■ **Exercise**: In the data, extract each line that holds the string "JSON".

# Start of Task material

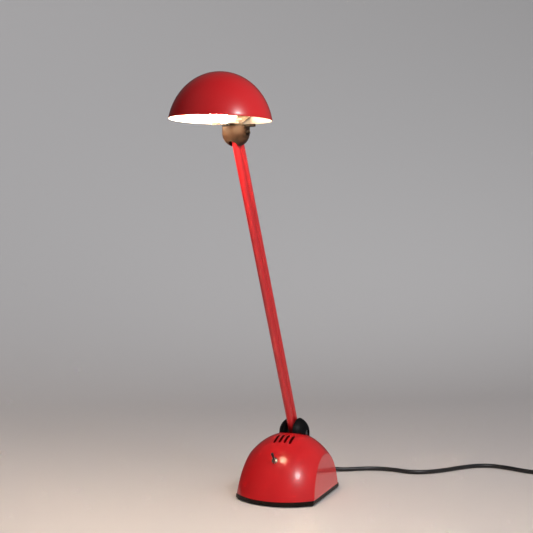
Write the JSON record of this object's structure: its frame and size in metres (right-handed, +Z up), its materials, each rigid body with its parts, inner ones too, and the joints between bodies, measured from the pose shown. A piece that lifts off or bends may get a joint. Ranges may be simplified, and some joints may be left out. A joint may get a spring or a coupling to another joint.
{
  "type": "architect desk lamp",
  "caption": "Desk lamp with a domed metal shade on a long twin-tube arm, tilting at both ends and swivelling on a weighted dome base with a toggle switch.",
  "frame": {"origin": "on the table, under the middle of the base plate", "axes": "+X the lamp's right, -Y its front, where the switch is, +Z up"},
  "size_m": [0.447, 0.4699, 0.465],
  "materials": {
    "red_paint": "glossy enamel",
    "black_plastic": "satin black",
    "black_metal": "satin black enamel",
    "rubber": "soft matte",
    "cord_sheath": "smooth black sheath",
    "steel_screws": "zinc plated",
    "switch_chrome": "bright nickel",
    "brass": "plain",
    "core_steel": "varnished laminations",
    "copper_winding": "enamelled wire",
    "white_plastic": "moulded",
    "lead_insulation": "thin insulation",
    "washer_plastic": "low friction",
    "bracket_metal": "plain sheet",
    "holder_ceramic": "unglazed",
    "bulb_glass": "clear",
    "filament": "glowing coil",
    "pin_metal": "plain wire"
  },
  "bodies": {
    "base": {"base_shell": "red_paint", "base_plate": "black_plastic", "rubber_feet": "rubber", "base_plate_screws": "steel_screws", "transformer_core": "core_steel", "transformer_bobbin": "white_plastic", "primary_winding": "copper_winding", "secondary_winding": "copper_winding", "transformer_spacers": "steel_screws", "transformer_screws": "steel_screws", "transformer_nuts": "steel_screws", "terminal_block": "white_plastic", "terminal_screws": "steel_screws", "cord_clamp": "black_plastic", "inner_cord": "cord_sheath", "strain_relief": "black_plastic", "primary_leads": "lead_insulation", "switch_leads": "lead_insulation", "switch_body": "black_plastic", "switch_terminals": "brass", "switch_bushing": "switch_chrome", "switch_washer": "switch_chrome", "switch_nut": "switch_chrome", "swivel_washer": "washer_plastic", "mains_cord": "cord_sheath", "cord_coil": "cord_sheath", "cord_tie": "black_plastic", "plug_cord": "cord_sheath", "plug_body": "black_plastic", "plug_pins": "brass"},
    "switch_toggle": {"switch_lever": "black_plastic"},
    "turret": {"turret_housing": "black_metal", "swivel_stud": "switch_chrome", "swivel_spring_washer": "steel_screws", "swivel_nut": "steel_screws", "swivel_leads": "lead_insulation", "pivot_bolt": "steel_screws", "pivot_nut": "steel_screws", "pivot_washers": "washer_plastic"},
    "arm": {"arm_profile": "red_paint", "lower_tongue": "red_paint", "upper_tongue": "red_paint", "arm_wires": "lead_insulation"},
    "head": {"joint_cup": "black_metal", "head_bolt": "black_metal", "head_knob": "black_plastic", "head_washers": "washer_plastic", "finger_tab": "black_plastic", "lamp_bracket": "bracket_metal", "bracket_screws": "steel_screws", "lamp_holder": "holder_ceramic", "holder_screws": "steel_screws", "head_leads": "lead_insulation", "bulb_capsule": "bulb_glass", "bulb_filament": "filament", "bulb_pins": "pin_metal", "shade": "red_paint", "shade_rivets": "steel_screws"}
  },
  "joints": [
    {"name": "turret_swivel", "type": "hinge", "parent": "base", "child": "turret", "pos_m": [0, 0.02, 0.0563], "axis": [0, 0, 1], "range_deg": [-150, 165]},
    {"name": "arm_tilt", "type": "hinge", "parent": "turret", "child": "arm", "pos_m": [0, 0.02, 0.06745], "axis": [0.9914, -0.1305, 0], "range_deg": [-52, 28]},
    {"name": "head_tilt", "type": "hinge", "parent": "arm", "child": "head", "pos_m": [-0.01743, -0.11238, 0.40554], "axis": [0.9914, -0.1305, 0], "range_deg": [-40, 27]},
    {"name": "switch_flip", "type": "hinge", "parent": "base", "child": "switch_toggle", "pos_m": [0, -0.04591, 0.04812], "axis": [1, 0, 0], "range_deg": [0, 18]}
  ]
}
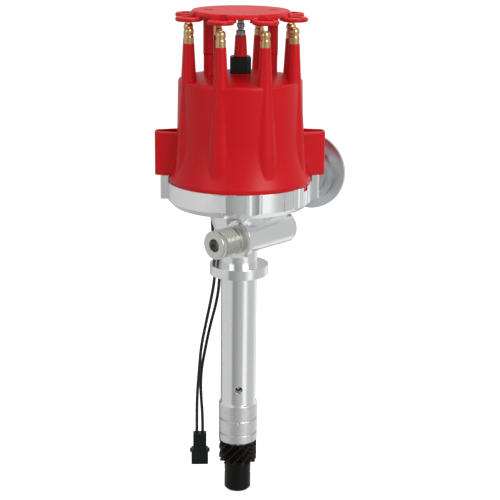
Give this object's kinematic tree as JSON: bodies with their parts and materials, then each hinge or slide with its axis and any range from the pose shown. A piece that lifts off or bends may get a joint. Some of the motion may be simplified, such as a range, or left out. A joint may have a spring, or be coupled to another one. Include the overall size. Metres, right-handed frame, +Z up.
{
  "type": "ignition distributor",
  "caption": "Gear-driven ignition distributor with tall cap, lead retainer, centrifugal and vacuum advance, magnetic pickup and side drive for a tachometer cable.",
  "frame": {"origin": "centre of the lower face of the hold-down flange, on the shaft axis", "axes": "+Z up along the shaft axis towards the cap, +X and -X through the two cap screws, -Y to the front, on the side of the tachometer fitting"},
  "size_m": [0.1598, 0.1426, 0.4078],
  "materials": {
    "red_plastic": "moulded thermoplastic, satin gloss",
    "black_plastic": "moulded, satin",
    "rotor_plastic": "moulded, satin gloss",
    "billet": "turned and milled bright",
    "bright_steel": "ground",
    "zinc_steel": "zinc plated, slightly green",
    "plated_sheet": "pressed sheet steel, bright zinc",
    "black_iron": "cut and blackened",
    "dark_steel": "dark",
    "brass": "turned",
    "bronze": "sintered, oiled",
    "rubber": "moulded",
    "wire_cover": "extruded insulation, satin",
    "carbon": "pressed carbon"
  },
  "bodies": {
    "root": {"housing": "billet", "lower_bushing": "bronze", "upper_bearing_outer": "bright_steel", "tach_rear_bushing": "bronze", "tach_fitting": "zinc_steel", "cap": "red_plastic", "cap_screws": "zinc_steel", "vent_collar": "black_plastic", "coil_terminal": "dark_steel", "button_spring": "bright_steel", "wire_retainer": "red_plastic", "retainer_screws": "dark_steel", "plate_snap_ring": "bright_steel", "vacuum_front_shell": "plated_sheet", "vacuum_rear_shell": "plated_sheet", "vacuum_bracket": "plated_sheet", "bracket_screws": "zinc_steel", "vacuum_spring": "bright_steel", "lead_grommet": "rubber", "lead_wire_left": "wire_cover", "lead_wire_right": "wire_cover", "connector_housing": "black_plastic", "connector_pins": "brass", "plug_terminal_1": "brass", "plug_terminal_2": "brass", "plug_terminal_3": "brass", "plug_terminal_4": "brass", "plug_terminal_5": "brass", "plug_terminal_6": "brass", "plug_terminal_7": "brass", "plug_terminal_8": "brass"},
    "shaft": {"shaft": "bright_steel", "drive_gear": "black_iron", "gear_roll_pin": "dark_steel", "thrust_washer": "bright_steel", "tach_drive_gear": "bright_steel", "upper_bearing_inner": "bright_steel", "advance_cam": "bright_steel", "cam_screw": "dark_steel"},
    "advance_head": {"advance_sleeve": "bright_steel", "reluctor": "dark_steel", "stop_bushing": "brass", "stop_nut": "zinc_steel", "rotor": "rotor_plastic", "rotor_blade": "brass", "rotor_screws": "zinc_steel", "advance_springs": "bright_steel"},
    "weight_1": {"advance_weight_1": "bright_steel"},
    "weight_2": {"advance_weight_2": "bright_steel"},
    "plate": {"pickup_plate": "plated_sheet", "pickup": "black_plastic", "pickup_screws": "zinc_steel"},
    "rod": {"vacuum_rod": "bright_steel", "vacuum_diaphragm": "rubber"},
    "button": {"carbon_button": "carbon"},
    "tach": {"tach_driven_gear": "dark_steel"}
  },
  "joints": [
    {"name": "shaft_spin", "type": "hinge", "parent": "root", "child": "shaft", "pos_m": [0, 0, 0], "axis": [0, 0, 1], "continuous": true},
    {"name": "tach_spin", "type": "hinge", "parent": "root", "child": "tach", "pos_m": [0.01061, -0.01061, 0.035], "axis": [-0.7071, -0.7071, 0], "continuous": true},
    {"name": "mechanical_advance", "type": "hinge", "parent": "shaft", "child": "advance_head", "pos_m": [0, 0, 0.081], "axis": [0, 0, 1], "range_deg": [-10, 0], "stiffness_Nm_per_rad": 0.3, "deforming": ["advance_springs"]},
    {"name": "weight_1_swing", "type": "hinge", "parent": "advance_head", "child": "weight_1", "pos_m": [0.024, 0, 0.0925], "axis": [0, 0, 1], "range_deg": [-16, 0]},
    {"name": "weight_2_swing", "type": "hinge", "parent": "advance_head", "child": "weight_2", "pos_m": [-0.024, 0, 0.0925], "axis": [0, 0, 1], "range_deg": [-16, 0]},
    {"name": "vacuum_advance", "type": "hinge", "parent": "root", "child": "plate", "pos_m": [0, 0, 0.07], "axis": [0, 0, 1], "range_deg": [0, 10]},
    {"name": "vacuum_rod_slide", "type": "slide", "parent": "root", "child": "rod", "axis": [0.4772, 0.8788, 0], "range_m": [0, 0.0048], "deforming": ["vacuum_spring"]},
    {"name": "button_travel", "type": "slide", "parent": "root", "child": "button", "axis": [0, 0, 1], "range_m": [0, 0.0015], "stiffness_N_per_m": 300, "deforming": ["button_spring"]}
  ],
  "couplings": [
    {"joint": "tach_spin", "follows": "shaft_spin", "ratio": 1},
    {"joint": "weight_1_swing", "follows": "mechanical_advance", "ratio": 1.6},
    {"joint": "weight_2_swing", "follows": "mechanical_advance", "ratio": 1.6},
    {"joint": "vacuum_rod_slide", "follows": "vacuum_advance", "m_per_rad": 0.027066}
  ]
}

# End of Task material

■ **Solution to this exercise**:
Write the JSON record of this object's structure: its frame and size in metres (right-handed, +Z up), its materials, each rigid body with its parts, inner ones too, and the joints between bodies, measured from the pose shown. A piece that lifts off or bends may get a joint. Ranges may be simplified, and some joints may be left out. A joint may get a spring or a coupling to another joint.
Give this object's kinematic tree as JSON: bodies with their parts and materials, then each hinge or slide with its axis and any range from the pose shown. A piece that lifts off or bends may get a joint. Some of the motion may be simplified, such as a range, or left out. A joint may have a spring, or be coupled to another one. Include the overall size. Metres, right-handed frame, +Z up.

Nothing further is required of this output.